- GIVEN DATA
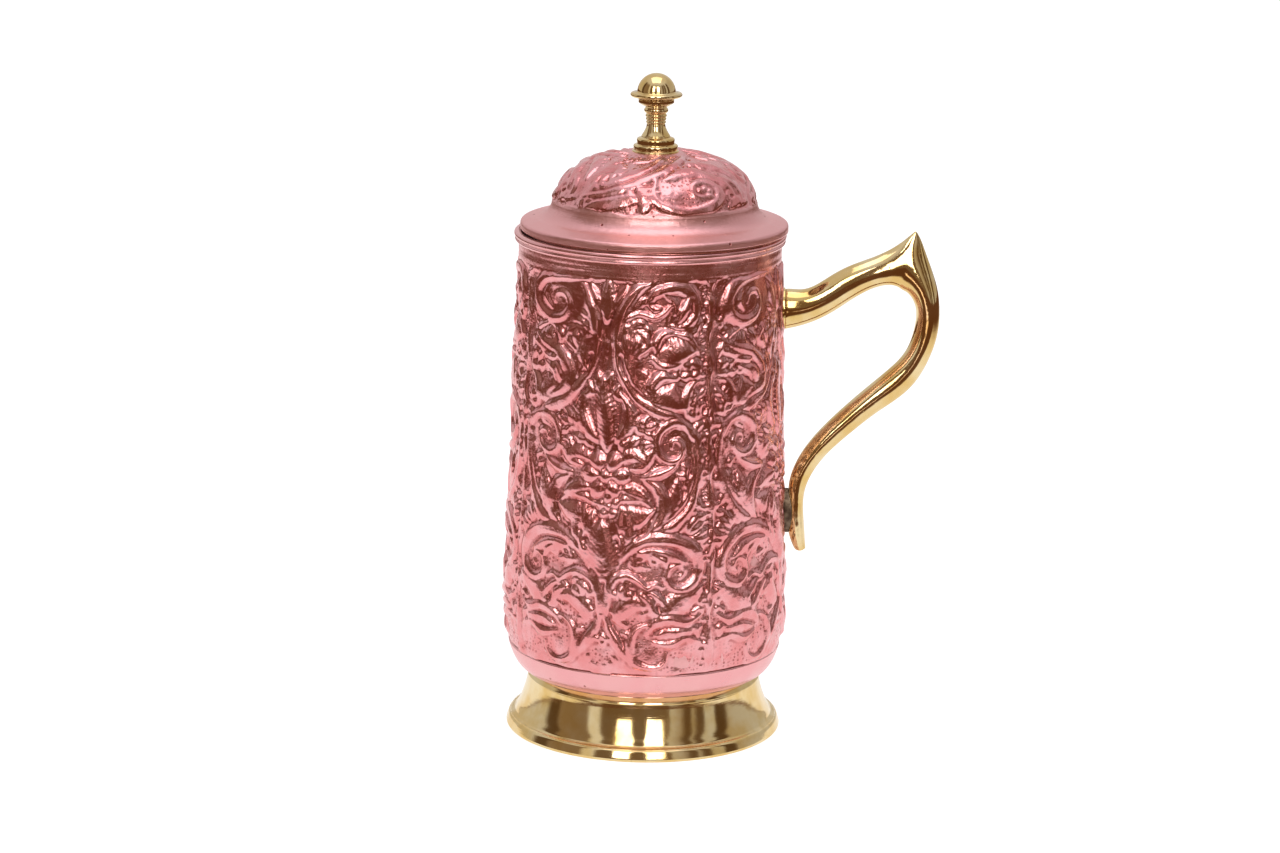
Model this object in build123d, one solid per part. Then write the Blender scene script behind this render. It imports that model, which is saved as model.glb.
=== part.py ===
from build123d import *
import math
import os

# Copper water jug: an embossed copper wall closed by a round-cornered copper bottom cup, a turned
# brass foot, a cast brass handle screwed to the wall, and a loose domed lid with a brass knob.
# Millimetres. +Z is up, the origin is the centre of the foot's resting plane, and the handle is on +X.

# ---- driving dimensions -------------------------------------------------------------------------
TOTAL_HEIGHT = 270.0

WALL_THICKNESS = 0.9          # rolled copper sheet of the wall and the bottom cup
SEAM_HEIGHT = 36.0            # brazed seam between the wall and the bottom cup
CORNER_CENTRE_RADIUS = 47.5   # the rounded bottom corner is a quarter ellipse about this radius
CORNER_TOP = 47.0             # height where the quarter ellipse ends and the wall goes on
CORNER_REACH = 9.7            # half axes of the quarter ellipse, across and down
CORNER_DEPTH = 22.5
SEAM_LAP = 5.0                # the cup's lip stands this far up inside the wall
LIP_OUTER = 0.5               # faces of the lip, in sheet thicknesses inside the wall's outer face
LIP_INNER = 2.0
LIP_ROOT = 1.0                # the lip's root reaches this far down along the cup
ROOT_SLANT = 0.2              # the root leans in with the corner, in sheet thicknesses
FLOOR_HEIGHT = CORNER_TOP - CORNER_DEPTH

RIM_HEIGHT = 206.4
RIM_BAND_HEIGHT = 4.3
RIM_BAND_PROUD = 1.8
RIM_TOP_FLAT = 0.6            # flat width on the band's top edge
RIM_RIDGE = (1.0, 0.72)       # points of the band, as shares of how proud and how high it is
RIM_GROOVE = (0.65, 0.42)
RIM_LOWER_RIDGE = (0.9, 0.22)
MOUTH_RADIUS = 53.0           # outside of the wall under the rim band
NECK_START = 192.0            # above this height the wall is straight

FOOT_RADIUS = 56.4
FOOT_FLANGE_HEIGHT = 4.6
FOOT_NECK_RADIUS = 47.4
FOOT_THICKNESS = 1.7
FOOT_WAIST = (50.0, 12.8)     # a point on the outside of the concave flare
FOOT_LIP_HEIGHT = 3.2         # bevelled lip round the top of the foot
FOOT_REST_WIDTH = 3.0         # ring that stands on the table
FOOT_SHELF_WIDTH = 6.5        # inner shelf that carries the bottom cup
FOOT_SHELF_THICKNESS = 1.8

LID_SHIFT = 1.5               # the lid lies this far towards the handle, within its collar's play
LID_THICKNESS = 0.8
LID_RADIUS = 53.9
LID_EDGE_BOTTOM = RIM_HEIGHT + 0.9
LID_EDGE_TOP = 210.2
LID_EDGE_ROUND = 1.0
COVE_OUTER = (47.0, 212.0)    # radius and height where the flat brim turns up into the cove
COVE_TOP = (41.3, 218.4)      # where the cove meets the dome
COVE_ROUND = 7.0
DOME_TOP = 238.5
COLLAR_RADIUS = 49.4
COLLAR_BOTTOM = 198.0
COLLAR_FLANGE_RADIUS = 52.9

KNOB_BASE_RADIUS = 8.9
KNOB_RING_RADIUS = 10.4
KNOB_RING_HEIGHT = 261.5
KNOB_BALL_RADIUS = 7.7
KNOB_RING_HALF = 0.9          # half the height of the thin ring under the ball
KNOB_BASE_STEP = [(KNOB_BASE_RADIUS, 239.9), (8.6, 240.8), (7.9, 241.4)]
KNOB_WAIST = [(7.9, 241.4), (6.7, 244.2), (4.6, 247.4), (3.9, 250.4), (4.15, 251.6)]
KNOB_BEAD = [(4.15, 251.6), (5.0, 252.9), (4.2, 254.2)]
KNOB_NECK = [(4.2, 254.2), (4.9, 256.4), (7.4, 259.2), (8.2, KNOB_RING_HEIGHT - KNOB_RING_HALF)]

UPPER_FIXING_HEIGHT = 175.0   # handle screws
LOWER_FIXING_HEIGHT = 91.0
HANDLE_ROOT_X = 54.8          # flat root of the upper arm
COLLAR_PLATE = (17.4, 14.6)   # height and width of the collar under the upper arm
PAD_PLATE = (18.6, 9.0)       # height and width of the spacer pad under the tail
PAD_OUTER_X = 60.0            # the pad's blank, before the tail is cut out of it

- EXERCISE
Repeat the material above in full, exactly as it stands.

- RESULT BELOW
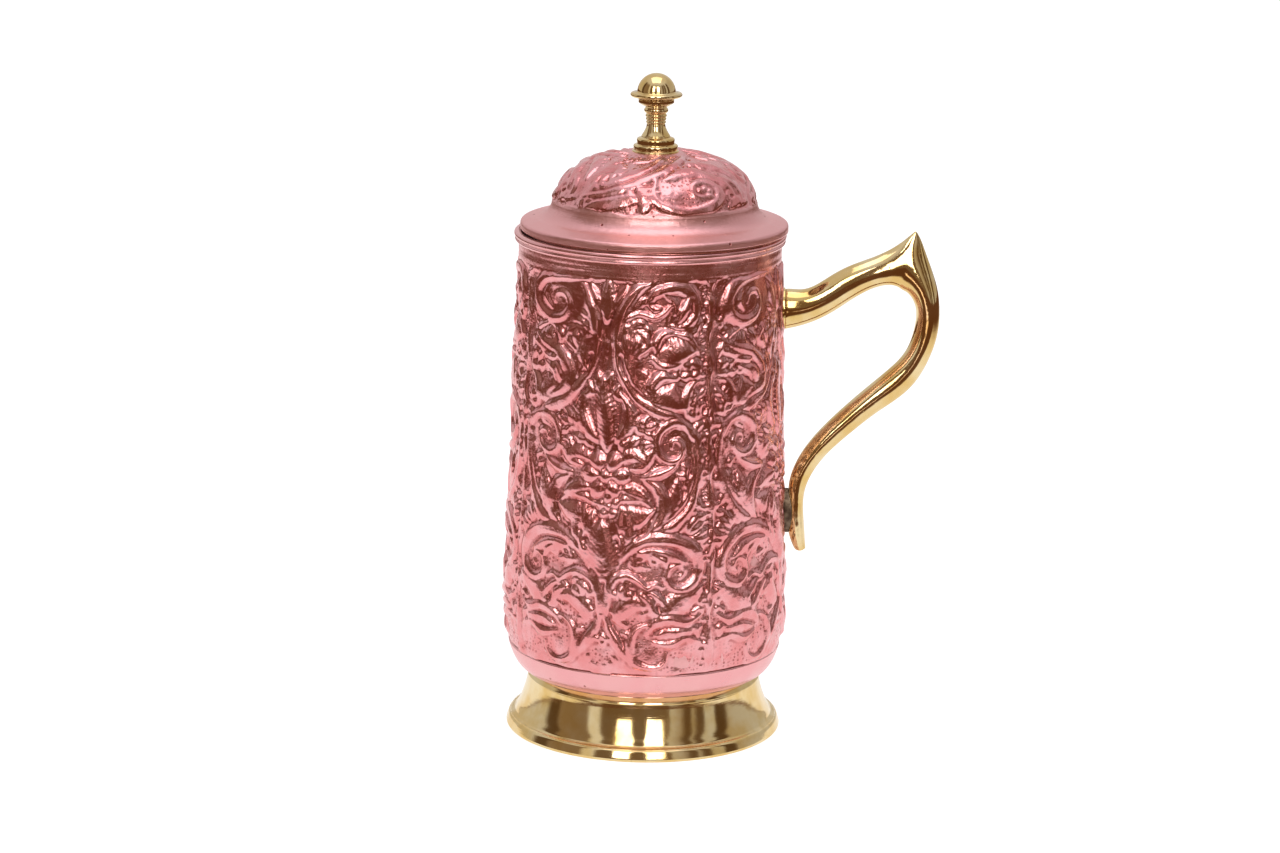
Model this object in build123d, one solid per part. Then write the Blender scene script behind this render. It imports that model, which is saved as model.glb.
=== part.py ===
from build123d import *
import math
import os

# Copper water jug: an embossed copper wall closed by a round-cornered copper bottom cup, a turned
# brass foot, a cast brass handle screwed to the wall, and a loose domed lid with a brass knob.
# Millimetres. +Z is up, the origin is the centre of the foot's resting plane, and the handle is on +X.

# ---- driving dimensions -------------------------------------------------------------------------
TOTAL_HEIGHT = 270.0

WALL_THICKNESS = 0.9          # rolled copper sheet of the wall and the bottom cup
SEAM_HEIGHT = 36.0            # brazed seam between the wall and the bottom cup
CORNER_CENTRE_RADIUS = 47.5   # the rounded bottom corner is a quarter ellipse about this radius
CORNER_TOP = 47.0             # height where the quarter ellipse ends and the wall goes on
CORNER_REACH = 9.7            # half axes of the quarter ellipse, across and down
CORNER_DEPTH = 22.5
SEAM_LAP = 5.0                # the cup's lip stands this far up inside the wall
LIP_OUTER = 0.5               # faces of the lip, in sheet thicknesses inside the wall's outer face
LIP_INNER = 2.0
LIP_ROOT = 1.0                # the lip's root reaches this far down along the cup
ROOT_SLANT = 0.2              # the root leans in with the corner, in sheet thicknesses
FLOOR_HEIGHT = CORNER_TOP - CORNER_DEPTH

RIM_HEIGHT = 206.4
RIM_BAND_HEIGHT = 4.3
RIM_BAND_PROUD = 1.8
RIM_TOP_FLAT = 0.6            # flat width on the band's top edge
RIM_RIDGE = (1.0, 0.72)       # points of the band, as shares of how proud and how high it is
RIM_GROOVE = (0.65, 0.42)
RIM_LOWER_RIDGE = (0.9, 0.22)
MOUTH_RADIUS = 53.0           # outside of the wall under the rim band
NECK_START = 192.0            # above this height the wall is straight

FOOT_RADIUS = 56.4
FOOT_FLANGE_HEIGHT = 4.6
FOOT_NECK_RADIUS = 47.4
FOOT_THICKNESS = 1.7
FOOT_WAIST = (50.0, 12.8)     # a point on the outside of the concave flare
FOOT_LIP_HEIGHT = 3.2         # bevelled lip round the top of the foot
FOOT_REST_WIDTH = 3.0         # ring that stands on the table
FOOT_SHELF_WIDTH = 6.5        # inner shelf that carries the bottom cup
FOOT_SHELF_THICKNESS = 1.8

LID_SHIFT = 1.5               # the lid lies this far towards the handle, within its collar's play
LID_THICKNESS = 0.8
LID_RADIUS = 53.9
LID_EDGE_BOTTOM = RIM_HEIGHT + 0.9
LID_EDGE_TOP = 210.2
LID_EDGE_ROUND = 1.0
COVE_OUTER = (47.0, 212.0)    # radius and height where the flat brim turns up into the cove
COVE_TOP = (41.3, 218.4)      # where the cove meets the dome
COVE_ROUND = 7.0
DOME_TOP = 238.5
COLLAR_RADIUS = 49.4
COLLAR_BOTTOM = 198.0
COLLAR_FLANGE_RADIUS = 52.9

KNOB_BASE_RADIUS = 8.9
KNOB_RING_RADIUS = 10.4
KNOB_RING_HEIGHT = 261.5
KNOB_BALL_RADIUS = 7.7
KNOB_RING_HALF = 0.9          # half the height of the thin ring under the ball
KNOB_BASE_STEP = [(KNOB_BASE_RADIUS, 239.9), (8.6, 240.8), (7.9, 241.4)]
KNOB_WAIST = [(7.9, 241.4), (6.7, 244.2), (4.6, 247.4), (3.9, 250.4), (4.15, 251.6)]
KNOB_BEAD = [(4.15, 251.6), (5.0, 252.9), (4.2, 254.2)]
KNOB_NECK = [(4.2, 254.2), (4.9, 256.4), (7.4, 259.2), (8.2, KNOB_RING_HEIGHT - KNOB_RING_HALF)]

UPPER_FIXING_HEIGHT = 175.0   # handle screws
LOWER_FIXING_HEIGHT = 91.0
HANDLE_ROOT_X = 54.8          # flat root of the upper arm
COLLAR_PLATE = (17.4, 14.6)   # height and width of the collar under the upper arm
PAD_PLATE = (18.6, 9.0)       # height and width of the spacer pad under the tail
PAD_OUTER_X = 60.0            # the pad's blank, before the tail is cut out of it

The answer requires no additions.